I think updating negatively on the situation/action pair has functionally the same effect as changing the reward to be what you now think it should be—my understanding is that RL can itself be implemented as just updates on situation/action pairs, so you could have trained your whole model that way. Since the reason you updated negatively on that situation/action pair is because of something you noticed long after the action was complete, it is still pushing your models to care about the longer-run.
This posits that the model has learned to wirehead
I don’t think it posits that the model has learned to wirehead—directly being motivated to maximize reward or being motivated by anything causally downstream of reward (like “more copies of myself” or “[insert long-term future goal that requires me being around to steer the world toward that goal]”) would work.
The claim I’m making is that somehow you made a gradient update toward a model that is more likely to behave well according to your judgment after the edit—and two salient ways that update could be working on the inside is “the model learns to care a bit more about long-run reward after editing” and “the model learns to care a bit more about something downstream of long-run reward.”
A lot of updates like this seem to push the model toward caring a lot about one of those two things (or some combo) and away from caring about the immediate rewards you were citing earlier as a reason it may not want to take over.
I don’t think it posits that the model has learned to wirehead—directly being motivated to maximize reward or being motivated by anything causally downstream of reward (like “more copies of myself” or “[insert long-term future goal that requires me being around to steer the world toward that goal]”) would work.
A lot of updates like this seem to push the model toward caring a lot about one of those two things (or some combo) and away from caring about the immediate rewards you were citing earlier as a reason it may not want to take over.
Ah, gotcha. This is definitely a convincing argument that models will learn to value things longer-term (with a lower discount rate), and I shouldn’t have used the phrase “short-term” there. I don’t yet think it’s a convincing argument that the long-term thing it will come to value won’t basically be the long-term version of “make humans smile more”, but you’ve helpfully left another comment on that point, so I’ll shift the discussion there.
I do think this is exactly what humans do, right? When we find out we’ve messed up badly (changing our reward), we update negatively on our previous situation/action pair.

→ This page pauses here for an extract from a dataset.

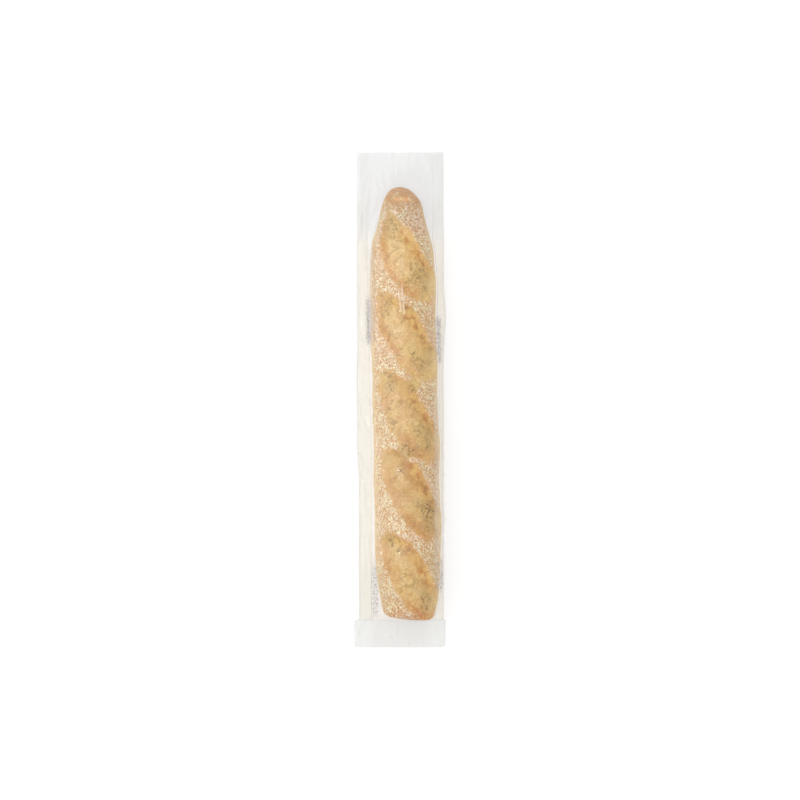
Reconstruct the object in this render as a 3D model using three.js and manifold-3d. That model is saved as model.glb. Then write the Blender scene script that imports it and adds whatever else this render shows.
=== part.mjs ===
// A scored baguette lying in a clear gusseted bread bag.
// Millimetres, +Z up. The loaf lies along Y with its pointed tip towards +Y, on the plane z = 0.
// The origin is the centre of the bag's footprint.
import * as THREE from "three";
import { mergeVertices } from "three/addons/utils/BufferGeometryUtils.js";
import Module from "manifold-3d";

// ---- Driving dimensions ----

// Loaf
const LOAF_LENGTH = 446;
const LOAF_WIDTH = 67;
const LOAF_HEIGHT = 45;
const TIP_Y = 220.5; // where the pointed tip ends
const WIDEST_Z = 17; // height of the widest line above the loaf's own base
const WIDEST_SHARE = 0.4; // and at most this share of the height, near the ends
const HEIGHT_TAPER = 0.85; // the height narrows a little less than the width towards the ends
const END_TAPER = 100; // both ends narrow as a quarter ellipse of this length
const TAIL_SHORT = 28; // the blunt tail stops this far short of a full point
const TAIL_FILLET = 7; // rounding between the tail's flat end and the sides
const TAIL_SKEW = 0.08; // slope of the tail's end face across the loaf
const SKEW_REACH = 60; // the slope has faded out this far up the loaf
const TIP_LIFT = 7; // the pointed end turns up off the surface by this much
const TIP_LIFT_REACH = 45;
const TIP_THICKNESS = 4;
const TIP_BLUNT = 0.4; // the last ring stops this far short of the point
const TAIL_LIFT = 2;
const TAIL_LIFT_REACH = 25;
const ROUND_TOP = 2.1; // superellipse exponents of the upper and lower outline
const ROUND_BASE = 3.2;
const BASE_FLAT = 1.06; // the lower outline overshoots the base by this and is cut flat
const LEAN = 3.6; // sideways sweep of the centreline to each side of its middle
const CENTRE_X = 5.2; // the loaf lies nearer the bag's right edge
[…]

This posits that the model has learned to wirehead—i.e. to terminally value reward for its own sake—which contradicts the section’s heading, “Even if Alex isn’t “motivated” to maximize reward, it would seek to seize control”.
If it does not terminally value its reward registers, but instead terminally values human-feedback-reward’s legible proxies (like not-harming-humans, that are never disagreed-with in the lab setting) like not hurting people, then it seems to me that it would not value retroactive edits to the rewards it gets for certain episodes.

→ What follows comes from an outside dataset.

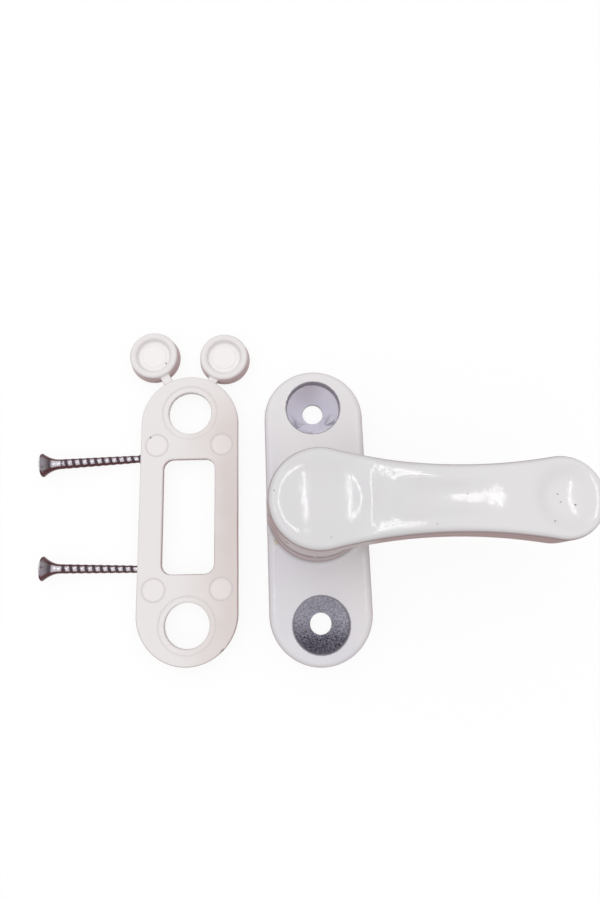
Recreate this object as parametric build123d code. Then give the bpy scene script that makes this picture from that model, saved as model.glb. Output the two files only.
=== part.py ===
from build123d import *
from math import atan, cos, degrees, radians, sin, sqrt
import os

# Window safety lock: a cast base with a tall boss, a lever that swings on top of it,
# a moulded spacer with two screw caps still on their sprues, and two drill-point screws.
# Millimetres. The origin is where the pivot axis meets the back of the base plate,
# +Y runs along the plate, +X towards the lever and +Z out of the window frame.

# Base plate casting
plate_length = 75.0
plate_width = 25.6
plate_height = 8.0
plate_edge_radius = 1.5
plate_wall = 1.5
plate_skin = 2.2
hole_spacing = 54.8
hole_radius = 2.7
recess_radius = 6.9
recess_depth = 2.5
countersink_angle = 45.0
pillar_wall = 1.9
back_rib = 1.4

# Boss on the base plate
boss_top = 20.6
boss_foot_radius = 12.2
boss_head_radius = 12.0
boss_foot_fillet = 1.4
boss_wall = 3.2
boss_web = 6.3

# Thrust washer, let into the top of the boss
thrust_washer_outer = 9.5
thrust_washer_inner = 4.3
thrust_washer_thickness = 1.2
thrust_washer_proud = 0.4
thrust_washer_play = 0.05

# Lever casting
lever_top = 35.0
lever_rest_angle = -1.85
lever_head_radius = 11.2
lever_skirt_radius = 11.7
lever_tip_radius = 9.1
lever_reach = 51.9
lever_side_radius = 116.0
lever_edge_radius = 1.5
lever_end_height = 9.2
lever_slope_start = 12.0
lever_wall = 2.0
lever_ceiling = 3.4
lever_rib = 1.4
lever_rib_relief = 1.2
lever_cross_ribs = 2
hub_wall = 2.5
head_core_outer = 9.0
head_ceiling = 3.5
head_dish_radius = 8.8
head_dish_depth = 1.0
thumb_dish_radius = 6.5
thumb_dish_depth = 1.5
thumb_dish_offset = 0.6
scoop_start = 12.2
scoop_end = 42.5
scoop_depth = 1.4
scoop_rim_margin = 2.1
scoop_side_run = 2.2

# Pivot stack: the lever's stem, two disc springs, the retaining washer and its screw
stem_radius = 4.0
stem_play = 0.05
disc_spring_outer = 8.0
disc_spring_thickness = 0.7
disc_spring_cone = 0.45
disc_spring_bore_play = 0.15
retaining_washer_outer = 7.5
retaining_washer_thickness = 1.5
pivot_screw_radius = 2.5
pivot_screw_play = 0.02
pivot_screw_length = 10.0
pivot_screw_head_radius = 4.75
pivot_screw_head_height = 3.0
pivot_screw_hole_spare = 1.0
pivot_screw_cross_width = 1.1
pivot_screw_cross_depth = 1.6
pivot_screw_cross_span = 4.6

# Spacer moulding, lying upside down on its pegs
spacer_length = 74.6
spacer_width = 25.5
spacer_thickness = 2.0
spacer_x = -33.0
spacer_y = 0.8
spacer_turn = -0.8
spacer_hole_radius = 5.65
spacer_ledge_radius = 7.15
spacer_ledge_depth = 0.35
window_length = 29.6
window_width = 13.4
window_corner = 2.6
peg_radius = 2.85
peg_height = 2.5
peg_half_pitch_x = 8.5
peg_half_pitch_y = 18.6
peg_chamfer = 0.4

# Screw caps, joined to the spacer by their sprues
cap_base_radius = 6.85
cap_rim_radius = 6.35
cap_height = 3.9
cap_base = 1.0
cap_edge_radius = 0.6
cap_cup_radius = 4.2
cap_cup_depth = 2.2
cap_disc_radius = 2.85
cap_disc_height = 0.5
cap_places = [(-10.0, 43.6), (9.0, 42.8)]
sprue_width = 2.6
sprue_height = 1.4
sprue_sink = 0.6

# Spare length of a cutting body past the face that it opens
cut_past = 1.0

# Fixing screws, lying on their heads' rims and the ends of their threads
screw_length = 28.0
screw_head_radius = 3.1
screw_rim = 0.5
screw_thread_radius = 1.4
screw_bugle_length = 5.0
screw_point_length = 3.5
screw_neck_radius = 0.95
screw_neck_length = 0.8
screw_point_radius = 1.15
screw_cross_width = 0.9
screw_cross_span = 3.6
screw_cross_depth = 1.6
screw_heads = [(-71.7, 15.5), (-70.5, -11.3)]
screw_turns = [2.7, -2.1]

CENTRE_MIN = (Align.CENTER, Align.CENTER, Align.MIN)
CENTRE_MAX = (Align.CENTER, Align.CENTER, Align.MAX)


def disc(radius, height, z=0.0, x=0.0, y=0.0):
    return Pos(x, y, z) * Cylinder(radius, height, align=CENTRE_MIN)


def stadium(length, width, corner_inset=0.0):
    return SlotOverall(length - 2 * corner_inset, width - 2 * corner_inset, rotation=90)


def hole_places():
    return [(0.0, side * hole_spacing / 2) for side in (1, -1)]


# Levels inside the boss, from the thrust washer down to the screw's head
washer_seat = boss_top + thrust_washer_proud - thrust_washer_thickness
lever_bottom = boss_top + thrust_washer_proud
web_bottom = washer_seat - boss_web
spring_height = disc_spring_thickness + disc_spring_cone
stem_end = web_bottom - 2 * spring_height
pocket_radius = boss_head_radius - boss_wall


def screw_well(x, y):
    cone_depth = (recess_radius - hole_radius) / sin(radians(countersink_angle))
    cone_depth = cone_depth * cos(radians(countersink_angle))
    floor = plate_height - recess_depth
    recess = disc(recess_radius, recess_depth, floor, x, y)
    cone = Pos(x, y, floor) * Cone(hole_radius, recess_radius, cone_depth, align=CENTRE_MAX)
    return recess + cone + disc(hole_radius, plate_height, 0, x, y)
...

I agree that if it terminally values its reward then it will do what you’ve described.
I think updating negatively on the situation/action pair has functionally the same effect as changing the reward to be what you now think it should be—my understanding is that RL can itself be implemented as just updates on situation/action pairs, so you could have trained your whole model that way. Since the reason you updated negatively on that situation/action pair is because of something you noticed long after the action was complete, it is still pushing your models to care about the longer-run.
I don’t think it posits that the model has learned to wirehead—directly being motivated to maximize reward or being motivated by anything causally downstream of reward (like “more copies of myself” or “[insert long-term future goal that requires me being around to steer the world toward that goal]”) would work.
The claim I’m making is that somehow you made a gradient update toward a model that is more likely to behave well according to your judgment after the edit—and two salient ways that update could be working on the inside is “the model learns to care a bit more about long-run reward after editing” and “the model learns to care a bit more about something downstream of long-run reward.”
A lot of updates like this seem to push the model toward caring a lot about one of those two things (or some combo) and away from caring about the immediate rewards you were citing earlier as a reason it may not want to take over.
Ah, gotcha. This is definitely a convincing argument that models will learn to value things longer-term (with a lower discount rate), and I shouldn’t have used the phrase “short-term” there. I don’t yet think it’s a convincing argument that the long-term thing it will come to value won’t basically be the long-term version of “make humans smile more”, but you’ve helpfully left another comment on that point, so I’ll shift the discussion there.